Some of the best parts of the book reveal the author’s love for his people, in spite of certain barriers that existed between them. Lischer reflects on the meaning of gossip in a small community. He also tells of significant encounters with those whose worlds were considerably different from his own. It is to his credit that he shares both his personal triumphs and tragedies.

He speaks of how his marriage suffered because of his excessive commitment to parish duties with little time invested in spouse and children. He remembers several counselling successes, through which he was able to draw persons into the faith community. He also reports of several notable failures when, resorting to pastoral arrogance, he drove people away. Lischer summarizes this section by quoting the wisdom of a senior pastoral associate: “We have made faith into a work of the mind…what really matters is how we live with one another in the church. The real subject matter of Christianity is not a set of truths but the whole checkerboard of our lives taken as a whole.”

Plain speaking is a trademark of rural people and there are many examples of it to be found here. The author’s closest parish friend Leonard tells him he’d led a rather sheltered life. Another parishioner declares: “Pastor…you couldn’t accept us as we are. No, you had plans for us.”

After almost three years, Lischer received a ‘peaceful release’ and accepted a call to a church in Virginia. The one hundred and twenty-fifth anniversary celebration at New Cana was also the occasion of his farewell sermon. As part of the festivities, the cross was repaired. The cause of decay was found to be dry rot.

‘Open Secrets’ exposes events and motives that have often been kept under wraps because, as Lischer says “privacy is a smoke screen for a therapeutic model of ministry.” The author believes that airing, not hiding problems – be they personal or institutional – is the better way to true healing.

Sometimes Lischer comes across as overly candid; almost exhibitionist.

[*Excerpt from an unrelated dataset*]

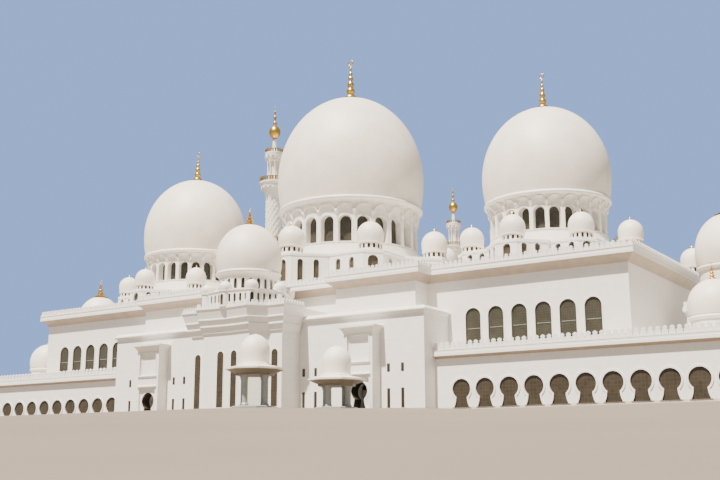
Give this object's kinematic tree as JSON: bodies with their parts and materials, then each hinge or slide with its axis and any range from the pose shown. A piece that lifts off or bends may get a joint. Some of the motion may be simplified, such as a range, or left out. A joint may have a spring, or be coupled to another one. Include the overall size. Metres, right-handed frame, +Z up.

Certain aspects of a church’s life are best kept unreported it seems to this reviewer. On the other hand, the author has evolved as a professor and a good many years separate him from those early experiences and his current work at Duke University Divinity School, Durham, North Carolina.

What comes through the lines, and periodically between them, is the stoic nobility of many parishioners whose lives appear on the surface to be quite provincial and unexciting. This book will appeal to pastors and laity of many denominational traditions because, in the end, New Cana is not that much different from most any other ‘first parish’.

Reviewer’s Bio: Rev. Dr. Wayne A. Holst was a Lutheran pastor, missionary and church administrator for more than twenty years and is now a writer and instructor in religion and culture at the University of Calgary. He is a member of St.David’s United Church in that city.